Information shown:
------------------------------------

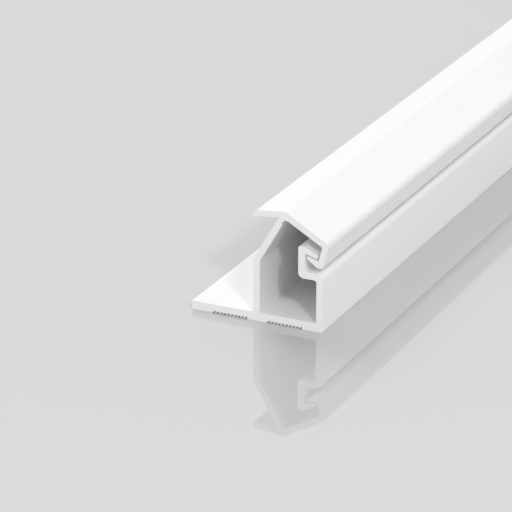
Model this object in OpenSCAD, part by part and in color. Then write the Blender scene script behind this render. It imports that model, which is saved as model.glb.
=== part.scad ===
// Snap-close trim profile: a flat glue-on base with a hollow keyed rib, closed by a
// hinged cap whose hook clips under a barb. One extrusion, the same section all the way.
// The section stands in X and Z, and the length of stock runs along Y.
// Origin: middle of the underside of the base, halfway along the length.

/* [Stock] */
// Length of the cut piece
length = 1000; // [100:50:2000]
// Height from the underside of the base to the ridge of the cap
height = 26.4; // [24.5:0.1:30]

/* [Base] */
// Width of the base
base_w = 31.3; // [30:0.1:36]
// Thickness of the base
base_t = 2.0; // [1.6:0.1:2.4]
// Radius of the long lower edges of the base
base_edge_r = 0.15; // [0.1:0.05:0.8]

/* [Walls] */
// Thickness of the web, the roof and the side wall
wall_t = 1.5; // [1.2:0.05:1.8]
// Fillet where a wall stands on the base
foot_r = 0.4; // [0.2:0.1:1]
// Height at which the outer face of the web starts to lean
web_bend_z = 14.5; // [13:0.1:16]
// Lean of the upper web, from upright
web_lean = 30; // [27:1:32]
// Radius on the outer face of that bend
web_bend_r = 1.0; // [0.5:0.1:3]

/* [Cap] */
// Distance of the ridge from the middle of the base
ridge_x = 6.8; // [6.4:0.1:7.4]
// Distance of the free edge of the flange from the ridge
flange_w = 7.45; // [6.5:0.05:9]
// Thickness of the flange
flange_t = 1.4; // [1.2:0.05:1.6]
// Fall of the flange towards its free edge
flange_fall = 5; // [2:1:8]
// Radius on the upper corner of the free edge
flange_tip_r = 1.0; // [0.4:0.1:1.2]
// Radius on the lower corner of the free edge, also used at the hook's foot
small_r = 0.25; // [0.1:0.05:0.25]
// Radius along the ridge
ridge_r = 0.5; // [0.2:0.1:2]
// How far the corner over the leg stands out past the side wall, before it is rounded
cap_overhang = 1.4; // [1.2:0.05:1.6]
// Fall of the roof
roof_fall = 30; // [28:1:31]
// Outer radius of the corner between the roof and the leg
cap_corner_r = 1.4; // [0.6:0.1:2]
// Inner radius of that corner
cap_inner_r = 0.3; // [0.1:0.1:0.8]

/* [Flex groove] */
// Radius of the groove along the inside of the ridge
groove_r = 1.2; // [1:0.05:1.4]
// Depth to which the groove undercuts the web
groove_cut = 0.35; // [0.2:0.05:0.6]
// How far the groove reaches down the web from the inside of the roof
groove_w = 1.4; // [1.2:0.05:1.8]

/* [Snap leg and hook] */
// Thickness of the leg
leg_t = 1.35; // [1.2:0.05:1.5]
// Lean of the leg, foot inwards, from upright
leg_lean = 15; // [13:1:17]
// Height of the foot of the leg
leg_foot_z = 14.8; // [14.6:0.1:15]
// Width of the flat under the leg
leg_foot_w = 1.35; // [1:0.05:1.8]
// Rise of the underside of the hook, from level
hook_rise = 38; // [36:1:40]
// Clearance between the hook and the barb, and between the barb and the leg
snap_gap = 0.3; // [0.2:0.05:0.4]

/* [Catch] */
// Height of the top of the shelf
shelf_z = 13.45; // [13:0.05:13.6]
// Thickness of the shelf and of the catch wall on it
catch_t = 1.6; // [1.4:0.05:1.8]
// Width of the ledge between the catch wall and the outer face of the side wall
ledge_w = 4.2; // [4.1:0.05:4.4]
// Radius of the long outer edge of the shelf
shelf_edge_r = 1.5; // [0.8:0.1:1.6]
// Radius under the shelf at the side wall
shelf_under_r = 0.6; // [0.3:0.1:1]
// Outer radius where the shelf turns up into the catch wall
catch_turn_r = 1.3; // [0.6:0.1:1.5]
// Height of the top of the catch wall
catch_top_z = 19.2; // [19:0.05:19.3]
// Radius on the chamber side of that top
catch_top_r = 0.5; // [0.2:0.1:0.7]
// Height of the underside of the barb at the catch wall
barb_z = 17.6; // [17.5:0.05:17.7]
// Radius on the nose of the barb and of the hook, and in the notches beside them
nose_r = 0.15; // [0.1:0.01:0.18]

/* [Keying grooves under the base] */
// Number of grooves in each of the two strips
key_count = 10; // [1:1:14]
// Distance from one groove to the next
key_pitch = 0.85; // [0.82:0.01:0.9]
// Width of the mouth of a groove
key_mouth = 0.8; // [0.4:0.01:0.82]
// Depth of a groove
key_depth = 0.55; // [0.2:0.01:0.6]
// Sideways shift of the root of a groove past its mouth
key_undercut = 0.08; // [0:0.01:0.25]
// Plain band between the mouths of the two strips
key_band = 4.7; // [3:0.1:6]

/* [Hidden] */

upvc = [0.93, 0.935, 0.93];
// Arcs come out round, not as facets
$fn = 48;
// How far a cutting or filling shape runs past the face that it works on
over = 0.2;

// Unit vector at an angle, and the one a quarter turn to its left
function along(a) = [cos(a), sin(a)];
function left_of(a) = [-sin(a), cos(a)];
// Where the line through p at angle a meets the line through q at angle b
function meet(p, a, q, b) = p + along(a) * cross(q - p, along(b)) / cross(along(a), along(b));
function unit(v) = v / norm(v);

// Directions of the sloping faces, all pointing to the right or up
flange_a = flange_fall;
roof_a = -roof_fall;
web_a = 90 - web_lean;
leg_a = 90 - leg_lean;
barb_a = -leg_lean;

// Web
web_out = -wall_t / 2;
web_in = wall_t / 2;
bend_out = [web_out, web_bend_z];
slant_in = bend_out - wall_t * left_of(web_a);

// Side wall
side_out = base_w / 2;
side_in = side_out - wall_t;

// Cap
ridge = [ridge_x, height];
roof_in = ridge - wall_t * left_of(roof_a);
flange_under = ridge - flange_t * left_of(flange_a);
flange_tip_x = ridge_x - flange_w;
cap_corner = meet(ridge, roof_a, [side_out + cap_overhang, 0], 90);
leg_in = cap_corner + leg_t * left_of(leg_a);

// Centre of the flex groove: its circle touches the roof and bites into the web.
// The groove ends below in a lip square to the web.
groove_mid = meet(roof_in - groove_r * left_of(roof_a), roof_a,
                  slant_in - (groove_r - groove_cut) * left_of(web_a), web_a);
groove_top = groove_mid + groove_r * left_of(roof_a);
groove_lip = meet(roof_in - groove_w * left_of(roof_a), roof_a, slant_in, web_a);

// Shelf and catch
shelf_under = shelf_z - catch_t;
catch_in = side_out - ledge_w;
catch_out = catch_in - catch_t;
barb_root = [catch_in, barb_z];
barb_end = leg_in + snap_gap * left_of(leg_a);

// Hook: its top follows the underside of the barb, one clearance below
hook_top = barb_root - snap_gap * left_of(barb_a);
hook_end_x = catch_in + snap_gap * 1.4;
leg_foot = meet(cap_corner, leg_a, [0, leg_foot_z], 0);
hook_foot = leg_foot - [leg_foot_w, 0];

// Corners of the section, counter-clockwise, each with the radius that rounds it
CORNERS = [
    [[-side_out, 0], base_edge_r],
    [[side_out, 0], base_edge_r],
    // outside of the side wall, ledge, catch wall and barb
    [[side_out, shelf_z], shelf_edge_r],
    [[catch_in, shelf_z], foot_r],
    [barb_root, 0],
    [meet(barb_root, barb_a, barb_end, leg_a), nose_r],
    [meet([catch_in, catch_top_z], roof_a, barb_end, leg_a), nose_r],
    [[catch_in, catch_top_z], 0],
    [[catch_out, catch_top_z], catch_top_r],
    // chamber, round to the flex groove
    [[catch_out, shelf_under], catch_turn_r],
    [[side_in, shelf_under], shelf_under_r],
    [[side_in, base_t], foot_r],
    [[web_in, base_t], foot_r],
    [meet([web_in, 0], 90, slant_in, web_a), 0],
    [groove_lip, 0],
    [groove_top, 0],
    // inside of the cap, leg and hook
    [meet(roof_in, roof_a, leg_in, leg_a), cap_inner_r],
    [meet(hook_top, barb_a, leg_in, leg_a), nose_r],
    [meet(hook_top, barb_a, [hook_end_x, 0], 90), nose_r],
    [meet(hook_foot, 180 - hook_rise, [hook_end_x, 0], 90), nose_r],
    [hook_foot, small_r],
    // outside of the cap
    [leg_foot, small_r],
    [cap_corner, cap_corner_r],
    [ridge, ridge_r],
    [meet(ridge, flange_a, [flange_tip_x, 0], 90), flange_tip_r],
    [meet(flange_under, flange_a, [flange_tip_x, 0], 90), small_r],
    // outside of the web and top of the base
    [meet(flange_under, flange_a, bend_out, web_a), nose_r],
    [bend_out, web_bend_r],
    [[web_out, base_t], foot_r],
    [[-side_out, base_t], 0],
];
LAST = len(CORNERS) - 1;

function corner(i) = CORNERS[(i + LAST + 1) % (LAST + 1)][0];
function radius(i) = CORNERS[i][1];
// Directions from a corner to the one before it and to the one after it
function back(i) = unit(corner(i - 1) - corner(i));
function ahead(i) = unit(corner(i + 1) - corner(i));
function is_outer(i) = cross(ahead(i), back(i)) > 0;

// The sliver between a sharp corner and the arc that rounds it
module sliver(i) {
    p = corner(i);
    r = radius(i);
    half = acos(back(i) * ahead(i)) / 2;
    middle = unit(back(i) + ahead(i));
    reach = r / tan(half);
    difference() {
        polygon([p + reach * back(i), p - over * middle, p + reach * ahead(i)]);
        translate(p + r / sin(half) * middle) circle(r);
    }
}

// Undercut groove that lets the cap flex open about the web
module flex_groove() {
    translate(groove_mid) rotate(roof_a) {
        intersection() {
            circle(groove_r);
            translate([-2 * groove_r, groove_r - groove_w]) square([4 * groove_r, 3 * groove_r]);
        }
    }
}

// One strip of slanted grooves that the adhesive keys into
module key_strip() {
    for (i = [0 : key_count - 1]) {
        translate([i * key_pitch, 0]) {
            polygon([
                [-over * (key_mouth + key_undercut) / key_depth, -over],
                [key_mouth, -over],
                [key_mouth, 0],
                [key_mouth + key_undercut, key_depth],
            ]);
        }
    }
}

// A shape of the section, run along the length of the stock and a little past each end
module run(past = 0) {
    rotate([90, 0, 0]) linear_extrude(height = length + 2 * past, center = true) children();
}

module t_profile() {
    strip_w = (key_count - 1) * key_pitch + key_mouth;
    color(upvc) difference() {
        union() {
            run() polygon([for (c = CORNERS) c[0]]);
            for (i = [0 : LAST]) {
                if (radius(i) > 0 && !is_outer(i)) run() sliver(i);
            }
        }
        for (i = [0 : LAST]) {
            if (radius(i) > 0 && is_outer(i)) run(over) sliver(i);
        }
        run(over) flex_groove();
        run(over) translate([-key_band / 2 - strip_w, 0]) key_strip();
        run(over) translate([key_band / 2, 0]) key_strip();
    }
}

t_profile();
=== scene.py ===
# %% [markdown]
# # A snap-close trim profile in white uPVC
# The object is a length of plastic trim. A die gives it one section from end to end: a flat
# base that is glued down, a hollow with a leaning web, and a cap that snaps shut over a barb.
# The lesson draws that section, runs it along the stock, and then works on the finish.

# %% Load the frame
import math

import bmesh
import bpy
from mathutils import Matrix, Vector


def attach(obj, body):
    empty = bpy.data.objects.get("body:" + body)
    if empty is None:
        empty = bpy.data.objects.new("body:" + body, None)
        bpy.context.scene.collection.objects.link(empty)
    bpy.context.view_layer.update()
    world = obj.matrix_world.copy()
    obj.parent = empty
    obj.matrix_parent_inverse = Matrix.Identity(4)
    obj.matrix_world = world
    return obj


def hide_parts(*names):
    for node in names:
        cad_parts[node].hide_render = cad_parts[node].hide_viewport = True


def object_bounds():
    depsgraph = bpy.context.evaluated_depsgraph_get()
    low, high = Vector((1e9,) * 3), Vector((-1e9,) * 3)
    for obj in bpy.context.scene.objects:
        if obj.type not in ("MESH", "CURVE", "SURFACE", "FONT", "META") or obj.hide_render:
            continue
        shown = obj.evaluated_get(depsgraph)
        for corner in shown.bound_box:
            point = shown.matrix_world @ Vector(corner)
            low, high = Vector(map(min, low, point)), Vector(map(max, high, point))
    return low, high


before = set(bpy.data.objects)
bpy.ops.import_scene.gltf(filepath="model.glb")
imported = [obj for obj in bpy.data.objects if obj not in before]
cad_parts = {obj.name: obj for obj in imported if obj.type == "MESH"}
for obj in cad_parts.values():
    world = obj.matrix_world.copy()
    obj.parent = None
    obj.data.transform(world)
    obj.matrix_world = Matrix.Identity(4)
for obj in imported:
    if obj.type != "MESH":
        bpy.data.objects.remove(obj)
solid_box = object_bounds()
MM = 0.001
low, high = solid_box
print("solid model, mm:", [round((b - a) / MM, 2) for a, b in zip(low, high)])

# %% [markdown]
# ## Camera
# The picture is a close view of the front end, taken from the right and from above. A long lens
# keeps the stock's edges almost parallel. The camera is put where the section's corners fall on the
# same places as in the picture.

# %% Camera
camera_data = bpy.data.cameras.new("camera")
camera_data.sensor_width = 36
camera_data.lens = 200
camera_data.clip_start = 0.05
camera_data.clip_end = 50
camera = bpy.data.objects.new("camera", camera_data)
bpy.context.scene.collection.objects.link(camera)
azimuth, elevation = math.radians(25.425), math.radians(21.747)
camera.location = (0.24426, -1.01413, 0.24222)
camera.rotation_euler = (math.pi / 2 - elevation, 0, azimuth)
bpy.context.scene.camera = camera
print("camera distance from the front end, mm:", round((camera.location - Vector((0, -0.5, 0))).length / MM))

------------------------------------

The problem: In this exercise, copy only the lines from the opening line of the material through the line where "web_bend_r = 1.0; // [0.5:0.1:3]" appears.

Solution to this exercise:
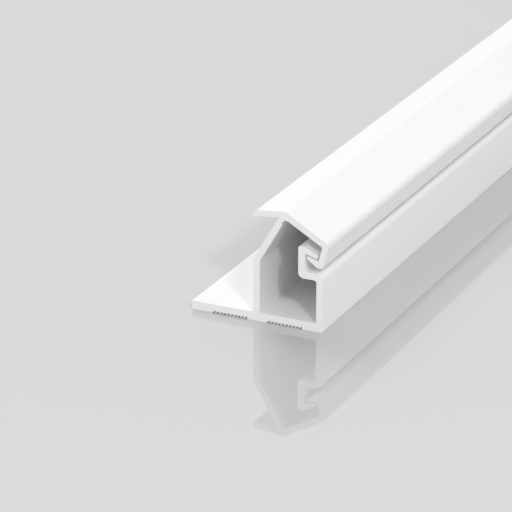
Model this object in OpenSCAD, part by part and in color. Then write the Blender scene script behind this render. It imports that model, which is saved as model.glb.
=== part.scad ===
// Snap-close trim profile: a flat glue-on base with a hollow keyed rib, closed by a
// hinged cap whose hook clips under a barb. One extrusion, the same section all the way.
// The section stands in X and Z, and the length of stock runs along Y.
// Origin: middle of the underside of the base, halfway along the length.

/* [Stock] */
// Length of the cut piece
length = 1000; // [100:50:2000]
// Height from the underside of the base to the ridge of the cap
height = 26.4; // [24.5:0.1:30]

/* [Base] */
// Width of the base
base_w = 31.3; // [30:0.1:36]
// Thickness of the base
base_t = 2.0; // [1.6:0.1:2.4]
// Radius of the long lower edges of the base
base_edge_r = 0.15; // [0.1:0.05:0.8]

/* [Walls] */
// Thickness of the web, the roof and the side wall
wall_t = 1.5; // [1.2:0.05:1.8]
// Fillet where a wall stands on the base
foot_r = 0.4; // [0.2:0.1:1]
// Height at which the outer face of the web starts to lean
web_bend_z = 14.5; // [13:0.1:16]
// Lean of the upper web, from upright
web_lean = 30; // [27:1:32]
// Radius on the outer face of that bend
web_bend_r = 1.0; // [0.5:0.1:3]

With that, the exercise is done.